Out comes Mr. Rice at a hurried walk in pursuit of his rig, uttering in the same soft manner of speech, "Whoa, Dolly, whoa!" Fortunately the chase ended by the wagon being halted when one wheel caught on a pear tree, and Mr. Rice succeeded in calming the horse down and leading her back to the yard.

Then there was the meatman, the butcher, we called him in those days. He was a solemn unimaginative person on the hefty side, with a round, florid face, who never cracked a smile, not even when Mama asked one morning, "How's your liver today?" meaning of course, the liver in his cart.

How we loved to hear the fruit man coming! We could hear his cry long before he turned the corner into our street. He was an Italian, and drove a horse with open wagon containing fruits and vegetables in season. Mama often bought bananas from him, considered a luxury in those days, and would give us a quarter to get sixteen, his usual price.

The coming of the iceman was another thrill in our young lives, although we weren't allowed to run out when he came, to climb on the wagon and "snitch" a piece of ice. "It isn't lady—like," Mama'd say. But when he had gone, more often than not, a few retrievable pieces of fairly good size would be salvaged from the street before they melted. Not much was heard of pollution in those days, although undoubtedly the ice came from a pond we skated on in the winter.

The iceman, a young fellow who worked for his father on their farm on the outskirts of town, is the one I remember most. He'd have a rubber apron—like affair hanging over his back on which he'd sling the piece of ice held by ice tongs. These, when not in use, were hung on a hook at the back of the wagon. Spring scales were hung there, too, as ice was sold by weight and was ordered by a 15-cent piece, a 25-cent piece and so forth.

One day, after delivering the ice, Mama noticed him laughing as he drove by our back yard and went out to see what we were up to. She found that we were using a discarded wooden toilet seat for a window in the makeshift shack we were building. Of course our "window" was confiscated and relegated to the dump.

The fish man was one of three brothers who ran several businesses in town. They dealt in coal, hay and grain. One of them also drove the school "barge" and the fish man also delivered the Sunday papers. We looked forward to his coming but were interested only in the "funnies", and would shout out to each other as he turned into the yard, "I speak for Danny and Kitty" or "Billy the Boy Artist" or "The Katzenjammer Kids" whichever was our favorite.

Our home was as modern as any in town, with inside plumbing and central heat. Our furnace burned coal which was delivered in a two-horse drawn dump cart. The coal man (how black his face was from the coal dusts) would back the cart up to the cellar window, and run out a long chute that reached from a square hole in the tail gate to the window. Then, by tipping up the cart, the coal would go rushing down the chute with a thunderous roar into the bin.

Milk was another commodity delivered daily to the home right from the farm. It was fresh, raw milk, neither pasteurized nor homogenized, there being no law then to that effect. This too, was delivered from a horse-drawn wagon, the one I remember was but eight or ten inches from the ground and the milkman drove his horse standing up.

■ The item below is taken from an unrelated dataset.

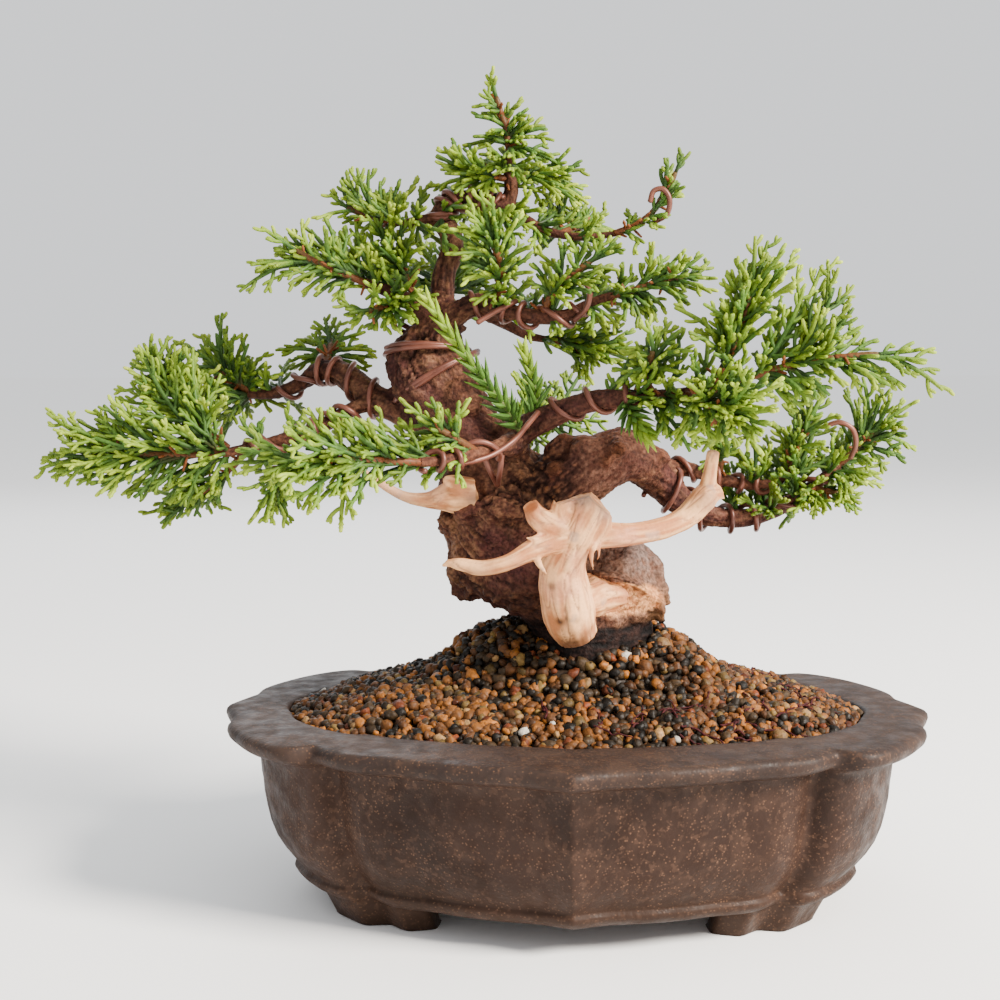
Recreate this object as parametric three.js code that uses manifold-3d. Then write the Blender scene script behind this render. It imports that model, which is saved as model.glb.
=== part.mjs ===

Other salesmen who came infrequently to our home in my younger days included the ladder man with his load of ladders and porch rocking chairs. We used to say he heralded a rainy day. There was also the ragman, who picked up our ragbag occasionally and sold us blueberries in season; the scissors grinder, who came on foot as did also the hulled corn man. We liked the product of the latter eaten with milk and molasses.

Times have changed since those days of over half a century ago. Looking back, I can see that the deliverymen brought more than commodities to the housewife. They brought also news, and bits of local gossip picked up here and there along their route.